In its suit against the former PM and seven other people, 1MDB claimed that the stolen money was deposited into Najib’s bank account, local media had reported last May. The asset freeze applies only to Najib.

Roger Ng trial

Meanwhile on the other side of the world, a former Goldman Sachs partner who had pleaded guilty to money laundering and bribery related to 1MDB, testified in a New York court last week in the trial of his erstwhile Malaysian colleague Roger Ng, news agencies reported.

Tim Leissner told a federal court that he and a Malaysian colleague had become the bank’s “heroes” for bringing in billions of dollars of business from 1MDB, Reuters reported.

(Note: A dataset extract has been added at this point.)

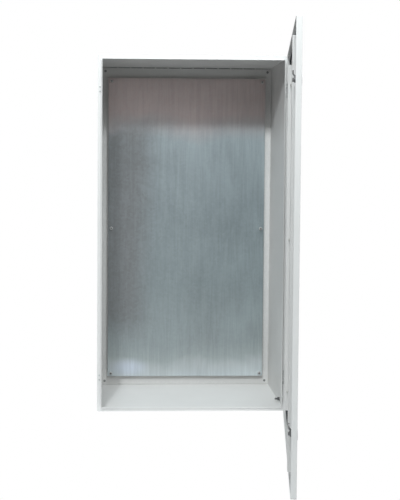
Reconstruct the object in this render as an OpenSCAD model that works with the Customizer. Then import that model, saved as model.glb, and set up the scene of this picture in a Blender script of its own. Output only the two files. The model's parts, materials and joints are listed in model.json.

Leissner also said that he and other corrupt executives at Goldman Sachs had built a “house of cards” that was doomed to fall after they attempted to try to conceal a scheme to loot 1MDB, the Associated Press reported.

Prosecutors allege that Ng took $35 million in kickbacks and conspired to launder stolen funds through the U.S. financial system.

But Ng’s defense lawyer said that Ng had no role in the scheme allegedly concocted by Leissner and fugitive Malaysian financier Low Taek Jho, also known as Jho Low.

Malaysian and U.S. prosecutors alleged that at least $4.5 billion was stolen from 1MDB between 2009 and 2014 in a financial scandal that implicated foreign and local financial institutions and high-ranking officials, including Najib.